Here’s the clincher. MIT began a thorough investigation of its Media Lab after firing the director over the Epstein financial ties, and along with that, is investigating Harper’s OpenAg project. Portions of the investigation were reported on in May of 2020 by various science journals and even the New York Times, indicating Harper’s OpenAg project released water from its “computerized plant boxes” with too much nitrogen, well beyond the levels they were permitted to release, and it went to an underground well. A researcher on-site blew the whistle with local authorities, resulting in a $25,000 fine. He was reprimanded in an email from Harper for jeopardizing the future of the project, the report indicated.

In addition, Harper’s computerized artificial intelligence plant boxes, that were showcased on 60 Minutes and National Geographic as well as other high profile outlets, never really worked, according to researchers in the lab, who were interviewed by ProPublica, a non-profit journalism entity judged high in their accuracy based on evidentiary reporting.

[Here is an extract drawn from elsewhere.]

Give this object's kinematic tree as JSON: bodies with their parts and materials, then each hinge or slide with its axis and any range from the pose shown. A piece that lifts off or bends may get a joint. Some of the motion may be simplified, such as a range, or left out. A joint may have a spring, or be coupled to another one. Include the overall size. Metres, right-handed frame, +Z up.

What we are learning is concerning. Harper, in this Undeniably Dairy Scale for Good position, may be the very person to work with Vilsack and McCloskey on what practices dairy farmers (most likely via the FARM program) must implement in order to remain part of “U.S. Dairy” by meeting their environmental benchmarks on soil, air, and water. That’s being funded with dairy producer checkoff funds, and there is a big question mark behind the name of the new hire on implementation. Does he really know anything about those three resources – and how to really produce real food while stewarding those resources?